From the solution $(0,0,1)$, trace the line $\{(t,pt,qt+1)|t\in\mathbb{R}\}$. Notice that by varying $p,q,t$ we get all points in $\mathbb{Q}^3$, so fix $p,q$ and solve for $t$
$$t^2+p^2t^2=(qt+1)^2-1$$
$$t=\frac{2q}{1+p^2-q^2}.$$
Therefore all other solutions are of the form $\left(\frac{2q}{1+p^2-q^2},\frac{2pq}{1+p^2-q^2},\frac{1+p^2+q^2}{1+p^2-q^2}\right)$ for $p,q\in\mathbb{Q}$. You can let $p=\frac xz$, $q=\frac yz$ and you have that the solutions are of the form
$$\left(\frac{2yz}{z^2+x^2-y^2},\frac{2xy}{z^2+x^2-y^2},\frac{x^2+y^2+z^2}{z^2+x^2-y^2}\right)$$
for integers $x,y,z$, you just have to require these to be integers.

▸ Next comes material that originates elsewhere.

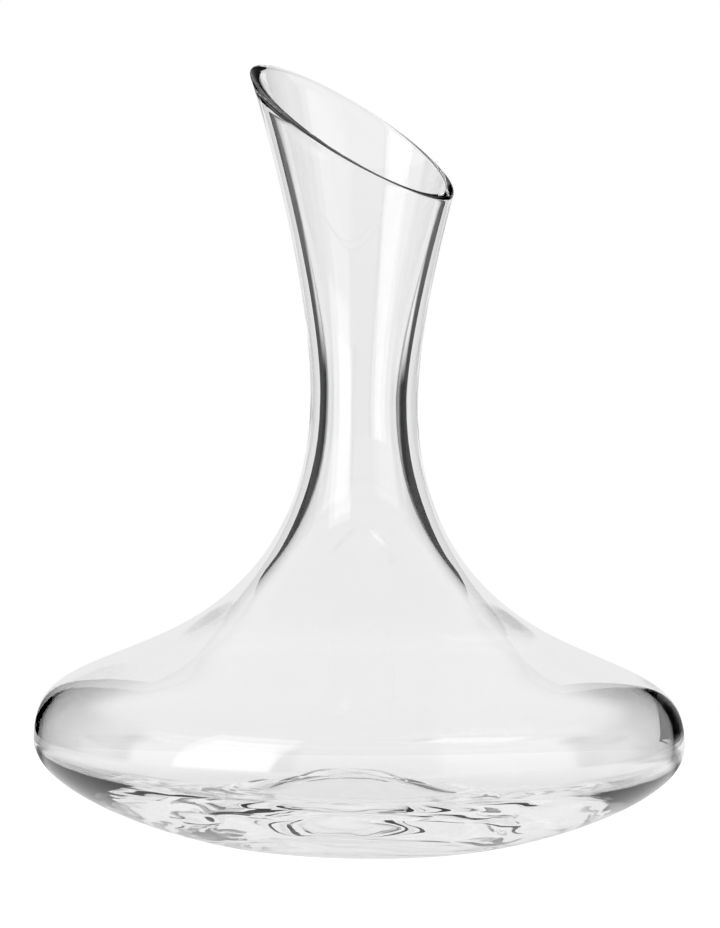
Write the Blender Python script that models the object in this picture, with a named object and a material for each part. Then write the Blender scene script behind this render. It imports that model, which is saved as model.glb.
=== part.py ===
"""A wine decanter: one piece of blown clear glass.

A wide, low bowl draws in over its shoulder to a narrow throat and opens again into a flared neck.
The neck is cut on a slant, so that one side of the mouth stands higher and the other pours. The
base is heavy. It stands on a narrow flat ring, and inside that ring it is pushed up into a punt.

The part stands on z = 0 with its axis on +Z, and the low side of its mouth faces +X.
Run it with: blender --background --python part.py
"""

import math
from typing import NamedTuple

import bmesh
import bpy
from mathutils import Vector
from mathutils.geometry import interpolate_bezier

# Driving dimensions, in metres.
BOWL_RADIUS = 0.105
BOWL_HEIGHT = 0.0330  # of the widest circle of the bowl
SHOULDER_RADIUS = 0.0660  # where the shoulder turns from convex to concave
SHOULDER_HEIGHT = 0.0655
THROAT_RADIUS = 0.0173
THROAT_HEIGHT = 0.143
FLARE_RADIUS = 0.0440  # of the flare as blown, before the mouth is cut from it
FLARE_HEIGHT = 0.2637
MOUTH_HEIGHT = 0.2245  # of the slanted cut, on the axis
MOUTH_TILT = math.radians(32.8)
RING_INNER_RADIUS = 0.0360  # of the flat ring that the decanter stands on
RING_OUTER_RADIUS = 0.0400
PUNT_HEIGHT = 0.0210  # of the hollow under the base, on the axis
FLOOR_HEIGHT = 0.0245  # of the inside of the base, on the axis
MOAT_RADIUS = 0.0430  # of the lowest circle of the inside, round the punt
MOAT_HEIGHT = 0.0105

# How thick the glass is.
BOWL_WALL = 0.0026
SHOULDER_WALL = 0.0033
ROOT_WALL = 0.0045  # halfway from the shoulder up to the throat
THROAT_WALL = 0.0057
MOUTH_WALL = 0.0026

# The fire-polished lip.
LIP_RISE = 0.0010  # how far it stands proud of the cut
LIP_SQUARENESS = 0.6  # 1 is a round lip, and less is flatter with tighter corners
LIP_FACETS = 5

# Headings along a half section, above the horizontal, on the way from the base to the mouth.
LEVEL = 0.0
UPRIGHT = math.radians(90.0)
OVER_SHOULDER = math.radians(155.3)
INTO_FLARE = math.radians(70.5)

SIDES = 60  # of the polygon that stands for each circle
CUT_HALVINGS = 30  # of the stretch in which the cut is searched for


class Station(NamedTuple):
    """A point of a half section, with the way the smooth curve passes through it."""

    radius: float
    height: float
    heading: float
    before: float  # how far the curve keeps this heading before the point: a Bezier handle
    after: float
    facets: int = 0  # of the stretch from here to the next station


OUTSIDE = [
    Station(0.0, PUNT_HEIGHT, LEVEL, before=0.0, after=0.016, facets=6),
    Station(RING_INNER_RADIUS, 0.0, LEVEL, before=0.008, after=0.0, facets=1),
    Station(RING_OUTER_RADIUS, 0.0, LEVEL, before=0.0, after=0.011, facets=10),
    Station(BOWL_RADIUS, BOWL_HEIGHT, UPRIGHT, before=0.0188, after=0.0196, facets=8),
    Station(SHOULDER_RADIUS, SHOULDER_HEIGHT, OVER_SHOULDER, before=0.0289, after=0.0222, facets=8),
    Station(THROAT_RADIUS, THROAT_HEIGHT, UPRIGHT, before=0.0484, after=0.0375, facets=7),
    Station(FLARE_RADIUS, FLARE_HEIGHT, INTO_FLARE, before=0.0284, after=0.0),
]


def inset(station, wall, **changes):
    """The station on the inside of the wall, opposite this one on the outside."""
    radius = station.radius - wall * math.sin(station.heading)
    height = station.height + wall * math.cos(station.heading)
    return station._replace(radius=radius, height=height, **changes)


def control_points(start, end):
    """The four control points of the cubic curve between two stations, in (radius, height)."""
    first, last = Vector((start.radius, start.height)), Vector((end.radius, end.height))
    leaving = Vector((math.cos(start.heading), math.sin(start.heading))) * start.after
    arriving = Vector((math.cos(end.heading), math.sin(end.heading))) * end.before
    return first, first + leaving, last - arriving, last


def first_part(points, share):
    """The control points of a cubic curve's first part, up to this share of its parameter."""
    a, b, c, d = points
    ab, bc, cd = a.lerp(b, share), b.lerp(c, share), c.lerp(d, share)
    abc, bcd = ab.lerp(bc, share), bc.lerp(cd, share)
    return a, ab, abc, abc.lerp(bcd, share)


def halfway(start, end):
    """A station on the smooth curve between two stations, in the middle of it."""
    *_, before, middle = first_part(control_points(start, end), 0.5)
    heading = math.atan2(middle.y - before.y, middle.x - before.x)
    return Station(middle.x, middle.y, heading, before=0.0, after=0.0)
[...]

This is only a partial answer. I managed to find several families of solutions:
Family 1
$$ \begin{align} a &= 2\left[(4k^2+1)n \pm k\right],\\ b &= 2\left[(4k^2+1)n^2 \pm 2kn - k^2\right],\\ c &= 2\left[(4k^2+1)n^2 \pm 2kn - k^2\right] + 4k^2 + 1. \end{align} $$
Family 2
$$ \begin{align} a &= 2\left[\left(2k(k+1)+1 \vphantom{1^1} \right)n \pm k^2\right],\\ b &= 2\left[\left(2k(k+1)+1 \vphantom{1^1} \right)n^2 \pm 2k^2n - k\right],\\ c &= 2\left[\left(2k(k+1)+1 \vphantom{1^1} \right)n^2 \pm 2k^2n - k\right] + 2k(k+1)+1. \end{align} $$
Here, $k$ and $n$ are integers such that $a,b,c$ are positive integers.

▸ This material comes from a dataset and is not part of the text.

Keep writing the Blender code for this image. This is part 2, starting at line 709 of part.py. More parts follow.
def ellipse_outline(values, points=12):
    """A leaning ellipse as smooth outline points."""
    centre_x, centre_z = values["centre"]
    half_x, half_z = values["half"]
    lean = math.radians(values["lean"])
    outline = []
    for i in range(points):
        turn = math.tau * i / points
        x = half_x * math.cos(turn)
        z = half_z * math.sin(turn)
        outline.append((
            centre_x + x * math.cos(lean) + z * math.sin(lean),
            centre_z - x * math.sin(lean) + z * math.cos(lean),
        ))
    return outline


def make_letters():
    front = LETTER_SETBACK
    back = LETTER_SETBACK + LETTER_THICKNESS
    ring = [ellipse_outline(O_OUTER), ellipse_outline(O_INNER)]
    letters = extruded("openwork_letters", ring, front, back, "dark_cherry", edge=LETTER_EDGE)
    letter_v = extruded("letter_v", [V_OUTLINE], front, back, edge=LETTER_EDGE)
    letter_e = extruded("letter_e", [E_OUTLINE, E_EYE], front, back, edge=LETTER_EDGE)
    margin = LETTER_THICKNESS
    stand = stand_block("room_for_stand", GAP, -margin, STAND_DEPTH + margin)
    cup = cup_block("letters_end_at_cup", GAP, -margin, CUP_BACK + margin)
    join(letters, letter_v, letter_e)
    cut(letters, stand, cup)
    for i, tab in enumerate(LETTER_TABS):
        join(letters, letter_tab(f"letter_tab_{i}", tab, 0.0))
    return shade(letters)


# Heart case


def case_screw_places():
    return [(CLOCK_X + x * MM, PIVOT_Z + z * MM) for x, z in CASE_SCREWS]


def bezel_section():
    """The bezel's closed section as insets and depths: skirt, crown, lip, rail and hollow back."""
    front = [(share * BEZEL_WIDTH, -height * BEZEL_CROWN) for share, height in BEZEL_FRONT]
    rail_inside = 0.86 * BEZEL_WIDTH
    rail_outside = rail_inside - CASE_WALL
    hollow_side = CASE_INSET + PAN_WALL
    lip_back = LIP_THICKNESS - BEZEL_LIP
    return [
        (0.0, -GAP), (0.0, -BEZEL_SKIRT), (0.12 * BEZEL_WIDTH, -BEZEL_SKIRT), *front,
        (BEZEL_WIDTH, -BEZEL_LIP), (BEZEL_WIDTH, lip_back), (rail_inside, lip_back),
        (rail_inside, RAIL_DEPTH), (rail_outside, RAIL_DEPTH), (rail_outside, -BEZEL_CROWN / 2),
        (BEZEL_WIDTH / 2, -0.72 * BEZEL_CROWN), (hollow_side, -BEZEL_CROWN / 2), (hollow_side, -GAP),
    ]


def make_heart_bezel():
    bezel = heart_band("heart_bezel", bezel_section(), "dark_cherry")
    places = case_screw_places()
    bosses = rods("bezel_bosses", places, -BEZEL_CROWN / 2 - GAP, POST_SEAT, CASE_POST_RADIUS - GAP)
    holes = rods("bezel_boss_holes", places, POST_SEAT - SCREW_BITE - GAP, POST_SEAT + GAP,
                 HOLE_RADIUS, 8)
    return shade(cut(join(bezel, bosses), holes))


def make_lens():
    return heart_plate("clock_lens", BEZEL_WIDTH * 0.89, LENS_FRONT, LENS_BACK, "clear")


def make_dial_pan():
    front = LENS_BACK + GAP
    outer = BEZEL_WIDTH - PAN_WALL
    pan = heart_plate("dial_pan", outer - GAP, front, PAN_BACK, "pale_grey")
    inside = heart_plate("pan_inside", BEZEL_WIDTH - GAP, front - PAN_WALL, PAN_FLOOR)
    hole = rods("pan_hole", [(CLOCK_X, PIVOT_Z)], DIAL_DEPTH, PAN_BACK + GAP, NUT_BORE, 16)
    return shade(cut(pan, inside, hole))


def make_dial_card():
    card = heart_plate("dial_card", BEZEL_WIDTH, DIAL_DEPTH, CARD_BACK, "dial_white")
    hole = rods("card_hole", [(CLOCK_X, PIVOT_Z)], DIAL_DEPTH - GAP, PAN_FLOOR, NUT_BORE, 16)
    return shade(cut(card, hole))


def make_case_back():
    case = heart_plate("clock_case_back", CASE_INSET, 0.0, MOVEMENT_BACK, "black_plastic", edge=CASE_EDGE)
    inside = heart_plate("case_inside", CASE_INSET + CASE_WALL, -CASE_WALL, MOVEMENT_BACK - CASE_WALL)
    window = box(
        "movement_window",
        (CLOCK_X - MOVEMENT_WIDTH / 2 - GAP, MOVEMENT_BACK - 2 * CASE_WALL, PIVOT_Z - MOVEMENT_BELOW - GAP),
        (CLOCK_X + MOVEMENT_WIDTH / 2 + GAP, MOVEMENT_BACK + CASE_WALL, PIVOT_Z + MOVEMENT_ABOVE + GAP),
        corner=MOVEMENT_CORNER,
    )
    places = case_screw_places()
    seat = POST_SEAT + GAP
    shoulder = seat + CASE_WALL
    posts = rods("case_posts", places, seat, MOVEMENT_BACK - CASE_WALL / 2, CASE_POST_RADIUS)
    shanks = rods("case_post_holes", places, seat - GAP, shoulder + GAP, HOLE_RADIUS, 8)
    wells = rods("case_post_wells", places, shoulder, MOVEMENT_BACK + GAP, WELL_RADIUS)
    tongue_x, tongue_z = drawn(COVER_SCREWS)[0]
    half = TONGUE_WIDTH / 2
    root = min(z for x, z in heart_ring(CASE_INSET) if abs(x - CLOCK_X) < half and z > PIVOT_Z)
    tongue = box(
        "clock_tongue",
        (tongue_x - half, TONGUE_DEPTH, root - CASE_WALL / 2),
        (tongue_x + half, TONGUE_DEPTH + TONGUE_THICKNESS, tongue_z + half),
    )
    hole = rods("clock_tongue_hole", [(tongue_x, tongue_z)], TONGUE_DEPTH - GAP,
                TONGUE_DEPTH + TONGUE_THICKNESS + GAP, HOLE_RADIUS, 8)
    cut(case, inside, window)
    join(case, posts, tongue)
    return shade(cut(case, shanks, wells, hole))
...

I also found solutions for which I have not yet found a generalization:
$$ 2(29n\pm 6),\quad 2(29n^2 \pm12n -6),\quad 2(29n^2 \pm12n -6) +29,\\ 2(53n\pm15),\quad 2(53n^2\pm30n -9),\quad 2(53n^2\pm30n -9) + 53,\\ 2(73n\pm23),\quad 2(73n^2\pm46n - 11),\quad 2(73n^2\pm46n - 11) + 73. $$
EDIT
I found a recursion: if $(a, b, c)$ is a solution to $a^2 + b^2 = c^2 - 1$, then the three triples
$$ \begin{align} a' &= 2(a+c-b) - a\\ b' &= 2(a+c-b) + b\\ c' &= 2(a+c-b) + c, \end{align} $$
$$ \begin{align} a' &= 2(b+c-a) - b\\ b' &= 2(b+c-a) + a\\ c' &= 2(b+c-a) + c,\\ \end{align} $$
$$ \begin{align} a' &= 2(a+b+c) - b\\ b' &= 2(a+b+c) - a\\ c' &= 2(a+b+c) + c,\\ \end{align} $$ are all solutions as well. Starting with the trivial solution $(0,0,1)$, I'm reasonably confident that this will generate all solutions. Unfortunately, I haven't found a closed-form expression.